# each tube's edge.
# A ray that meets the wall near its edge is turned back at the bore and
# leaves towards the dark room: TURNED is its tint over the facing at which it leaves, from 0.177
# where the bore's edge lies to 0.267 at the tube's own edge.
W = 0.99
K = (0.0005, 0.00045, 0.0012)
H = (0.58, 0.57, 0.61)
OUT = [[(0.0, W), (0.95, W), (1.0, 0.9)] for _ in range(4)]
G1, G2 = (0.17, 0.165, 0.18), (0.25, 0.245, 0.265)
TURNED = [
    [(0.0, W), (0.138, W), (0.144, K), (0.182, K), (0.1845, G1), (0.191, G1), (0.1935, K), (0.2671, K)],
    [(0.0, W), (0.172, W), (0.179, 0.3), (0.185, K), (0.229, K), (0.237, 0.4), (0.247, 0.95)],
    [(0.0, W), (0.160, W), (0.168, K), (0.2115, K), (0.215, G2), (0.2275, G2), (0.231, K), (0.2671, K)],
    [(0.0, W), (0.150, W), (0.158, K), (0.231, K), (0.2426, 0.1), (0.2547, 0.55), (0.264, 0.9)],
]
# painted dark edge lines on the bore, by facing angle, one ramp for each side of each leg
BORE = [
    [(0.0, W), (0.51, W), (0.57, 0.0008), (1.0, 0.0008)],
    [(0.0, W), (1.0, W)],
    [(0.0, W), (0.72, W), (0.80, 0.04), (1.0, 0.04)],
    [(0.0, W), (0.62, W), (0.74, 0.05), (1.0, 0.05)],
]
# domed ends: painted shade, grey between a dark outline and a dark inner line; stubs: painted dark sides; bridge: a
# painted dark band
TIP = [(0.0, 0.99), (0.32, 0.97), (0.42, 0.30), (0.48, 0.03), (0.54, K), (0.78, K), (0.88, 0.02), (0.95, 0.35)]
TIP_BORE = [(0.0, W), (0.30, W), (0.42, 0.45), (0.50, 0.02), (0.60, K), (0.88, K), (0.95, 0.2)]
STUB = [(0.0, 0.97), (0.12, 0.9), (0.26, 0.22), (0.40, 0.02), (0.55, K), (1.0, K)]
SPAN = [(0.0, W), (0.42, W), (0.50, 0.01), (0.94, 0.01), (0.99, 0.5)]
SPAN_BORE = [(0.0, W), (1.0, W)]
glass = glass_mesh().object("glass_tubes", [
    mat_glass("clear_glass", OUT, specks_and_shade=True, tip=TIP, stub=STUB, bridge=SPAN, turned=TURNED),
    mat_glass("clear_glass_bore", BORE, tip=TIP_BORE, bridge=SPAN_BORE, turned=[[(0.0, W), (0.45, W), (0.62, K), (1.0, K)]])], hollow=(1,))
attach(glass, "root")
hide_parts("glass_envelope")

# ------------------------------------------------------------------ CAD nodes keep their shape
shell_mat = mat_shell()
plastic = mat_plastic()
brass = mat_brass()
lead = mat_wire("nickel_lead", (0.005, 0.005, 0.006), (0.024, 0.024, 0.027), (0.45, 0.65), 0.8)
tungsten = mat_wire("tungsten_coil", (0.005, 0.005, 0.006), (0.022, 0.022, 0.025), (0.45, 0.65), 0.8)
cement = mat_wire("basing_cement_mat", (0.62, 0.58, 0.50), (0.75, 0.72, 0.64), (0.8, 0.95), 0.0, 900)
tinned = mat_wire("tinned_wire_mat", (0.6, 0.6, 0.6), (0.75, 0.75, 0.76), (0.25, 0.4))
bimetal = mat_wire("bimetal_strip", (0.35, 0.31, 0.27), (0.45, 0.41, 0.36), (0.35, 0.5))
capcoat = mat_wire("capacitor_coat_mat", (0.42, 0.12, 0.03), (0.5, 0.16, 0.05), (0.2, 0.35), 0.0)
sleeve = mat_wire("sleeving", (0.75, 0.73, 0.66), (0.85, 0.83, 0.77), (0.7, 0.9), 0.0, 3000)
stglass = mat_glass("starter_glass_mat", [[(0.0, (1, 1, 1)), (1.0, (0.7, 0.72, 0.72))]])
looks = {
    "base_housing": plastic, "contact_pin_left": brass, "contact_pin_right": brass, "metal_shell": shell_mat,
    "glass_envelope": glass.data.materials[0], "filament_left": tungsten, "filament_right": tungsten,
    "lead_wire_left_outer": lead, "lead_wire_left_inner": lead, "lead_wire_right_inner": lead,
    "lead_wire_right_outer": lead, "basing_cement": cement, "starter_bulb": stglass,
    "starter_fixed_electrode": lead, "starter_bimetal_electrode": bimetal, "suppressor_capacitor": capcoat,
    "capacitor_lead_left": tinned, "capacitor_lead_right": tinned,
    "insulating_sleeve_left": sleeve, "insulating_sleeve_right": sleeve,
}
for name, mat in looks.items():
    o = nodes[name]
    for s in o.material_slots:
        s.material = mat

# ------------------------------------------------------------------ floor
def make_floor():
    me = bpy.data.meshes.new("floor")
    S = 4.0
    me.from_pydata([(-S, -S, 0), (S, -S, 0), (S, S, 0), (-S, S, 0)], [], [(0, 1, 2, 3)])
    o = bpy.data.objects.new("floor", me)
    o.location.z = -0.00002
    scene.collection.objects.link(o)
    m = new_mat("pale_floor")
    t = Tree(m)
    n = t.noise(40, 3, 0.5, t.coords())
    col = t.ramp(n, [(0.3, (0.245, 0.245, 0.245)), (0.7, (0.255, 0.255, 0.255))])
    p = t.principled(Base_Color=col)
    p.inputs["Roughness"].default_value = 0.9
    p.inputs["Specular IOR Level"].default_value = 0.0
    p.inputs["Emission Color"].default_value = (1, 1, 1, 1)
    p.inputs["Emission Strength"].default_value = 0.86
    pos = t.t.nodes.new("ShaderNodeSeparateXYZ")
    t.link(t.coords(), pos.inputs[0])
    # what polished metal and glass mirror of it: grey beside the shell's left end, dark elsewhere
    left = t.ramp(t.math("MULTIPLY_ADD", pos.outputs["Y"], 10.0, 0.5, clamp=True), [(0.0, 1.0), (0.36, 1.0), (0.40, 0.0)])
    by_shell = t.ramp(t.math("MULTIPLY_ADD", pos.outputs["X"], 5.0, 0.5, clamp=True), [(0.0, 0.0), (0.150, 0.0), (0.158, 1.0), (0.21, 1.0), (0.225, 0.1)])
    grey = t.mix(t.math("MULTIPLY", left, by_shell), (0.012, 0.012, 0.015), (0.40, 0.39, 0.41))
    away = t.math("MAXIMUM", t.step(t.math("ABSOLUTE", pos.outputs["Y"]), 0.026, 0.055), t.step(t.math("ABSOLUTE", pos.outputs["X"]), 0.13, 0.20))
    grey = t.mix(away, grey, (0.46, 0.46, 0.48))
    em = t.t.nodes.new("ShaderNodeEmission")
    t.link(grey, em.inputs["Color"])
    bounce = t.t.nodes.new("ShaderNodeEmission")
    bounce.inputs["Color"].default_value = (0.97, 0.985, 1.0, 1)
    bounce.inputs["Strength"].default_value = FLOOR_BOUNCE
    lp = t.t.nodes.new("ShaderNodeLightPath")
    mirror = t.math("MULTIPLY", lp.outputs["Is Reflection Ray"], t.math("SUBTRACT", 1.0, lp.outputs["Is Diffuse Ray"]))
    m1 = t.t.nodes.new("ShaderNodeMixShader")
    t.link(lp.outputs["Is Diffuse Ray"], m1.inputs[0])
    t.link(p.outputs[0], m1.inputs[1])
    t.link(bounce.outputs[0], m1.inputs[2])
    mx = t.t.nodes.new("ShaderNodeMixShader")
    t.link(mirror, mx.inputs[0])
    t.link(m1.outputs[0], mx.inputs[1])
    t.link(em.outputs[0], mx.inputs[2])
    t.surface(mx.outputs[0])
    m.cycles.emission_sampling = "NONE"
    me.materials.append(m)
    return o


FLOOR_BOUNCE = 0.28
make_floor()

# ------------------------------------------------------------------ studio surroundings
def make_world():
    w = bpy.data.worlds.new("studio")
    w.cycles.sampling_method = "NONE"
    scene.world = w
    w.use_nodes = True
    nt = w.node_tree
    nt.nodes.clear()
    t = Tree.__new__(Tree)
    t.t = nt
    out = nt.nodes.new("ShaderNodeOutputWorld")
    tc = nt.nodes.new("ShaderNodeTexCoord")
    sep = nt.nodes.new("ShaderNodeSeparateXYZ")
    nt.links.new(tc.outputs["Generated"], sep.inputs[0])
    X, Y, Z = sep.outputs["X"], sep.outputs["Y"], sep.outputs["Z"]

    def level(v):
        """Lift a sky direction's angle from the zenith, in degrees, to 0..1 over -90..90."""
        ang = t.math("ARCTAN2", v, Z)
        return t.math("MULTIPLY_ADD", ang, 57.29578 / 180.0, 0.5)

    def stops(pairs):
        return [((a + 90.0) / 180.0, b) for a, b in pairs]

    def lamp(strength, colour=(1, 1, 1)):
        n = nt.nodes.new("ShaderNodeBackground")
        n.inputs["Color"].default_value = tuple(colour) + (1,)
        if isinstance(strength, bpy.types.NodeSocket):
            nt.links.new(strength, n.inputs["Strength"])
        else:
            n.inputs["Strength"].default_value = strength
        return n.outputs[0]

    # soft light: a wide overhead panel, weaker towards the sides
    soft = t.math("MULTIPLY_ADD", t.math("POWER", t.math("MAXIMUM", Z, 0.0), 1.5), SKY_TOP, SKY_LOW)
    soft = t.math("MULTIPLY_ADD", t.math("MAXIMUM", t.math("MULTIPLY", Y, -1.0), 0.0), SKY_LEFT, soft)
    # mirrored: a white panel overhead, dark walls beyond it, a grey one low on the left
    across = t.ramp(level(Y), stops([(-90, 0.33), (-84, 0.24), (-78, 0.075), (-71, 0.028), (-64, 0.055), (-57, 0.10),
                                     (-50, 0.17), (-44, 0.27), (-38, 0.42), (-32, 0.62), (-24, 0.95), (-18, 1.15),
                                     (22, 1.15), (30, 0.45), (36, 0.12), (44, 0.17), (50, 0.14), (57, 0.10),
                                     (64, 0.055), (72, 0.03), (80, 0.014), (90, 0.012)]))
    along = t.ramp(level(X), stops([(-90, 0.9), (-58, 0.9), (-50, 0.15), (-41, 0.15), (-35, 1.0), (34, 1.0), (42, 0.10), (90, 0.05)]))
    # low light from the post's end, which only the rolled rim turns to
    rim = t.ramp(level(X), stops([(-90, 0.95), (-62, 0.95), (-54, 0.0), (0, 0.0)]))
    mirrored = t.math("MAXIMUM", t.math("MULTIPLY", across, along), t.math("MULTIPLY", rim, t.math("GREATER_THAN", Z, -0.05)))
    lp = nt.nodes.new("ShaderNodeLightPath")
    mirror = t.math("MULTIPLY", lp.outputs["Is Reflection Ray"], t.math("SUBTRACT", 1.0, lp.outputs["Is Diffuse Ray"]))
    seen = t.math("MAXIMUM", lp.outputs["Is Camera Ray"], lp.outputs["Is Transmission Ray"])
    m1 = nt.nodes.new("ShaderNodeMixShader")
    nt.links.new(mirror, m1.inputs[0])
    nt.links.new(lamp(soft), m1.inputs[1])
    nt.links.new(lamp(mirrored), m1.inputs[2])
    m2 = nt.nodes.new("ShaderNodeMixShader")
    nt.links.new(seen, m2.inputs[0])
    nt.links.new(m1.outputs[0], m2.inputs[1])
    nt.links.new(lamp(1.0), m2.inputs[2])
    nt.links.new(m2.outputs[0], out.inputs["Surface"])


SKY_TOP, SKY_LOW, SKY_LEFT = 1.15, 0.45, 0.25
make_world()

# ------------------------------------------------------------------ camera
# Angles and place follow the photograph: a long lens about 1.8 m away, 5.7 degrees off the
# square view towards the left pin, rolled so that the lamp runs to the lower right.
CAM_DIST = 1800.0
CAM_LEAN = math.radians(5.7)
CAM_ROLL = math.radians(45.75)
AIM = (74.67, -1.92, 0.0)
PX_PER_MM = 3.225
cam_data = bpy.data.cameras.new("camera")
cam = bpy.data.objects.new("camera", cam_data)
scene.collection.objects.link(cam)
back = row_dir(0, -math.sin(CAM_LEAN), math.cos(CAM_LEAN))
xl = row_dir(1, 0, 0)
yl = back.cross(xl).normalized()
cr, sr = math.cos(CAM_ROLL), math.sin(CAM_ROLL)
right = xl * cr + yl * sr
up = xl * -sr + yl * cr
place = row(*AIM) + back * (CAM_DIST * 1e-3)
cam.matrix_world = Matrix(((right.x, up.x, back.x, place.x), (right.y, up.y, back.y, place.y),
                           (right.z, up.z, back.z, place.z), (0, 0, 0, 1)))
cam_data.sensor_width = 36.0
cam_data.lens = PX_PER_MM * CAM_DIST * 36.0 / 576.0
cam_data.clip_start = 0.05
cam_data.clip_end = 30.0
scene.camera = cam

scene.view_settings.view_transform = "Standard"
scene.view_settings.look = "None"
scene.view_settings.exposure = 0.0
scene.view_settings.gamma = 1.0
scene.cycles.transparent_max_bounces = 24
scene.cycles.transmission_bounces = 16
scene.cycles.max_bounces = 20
------------------------------
Determine how many lines of the listing above hold the word "scene". Report that number without anything else.

11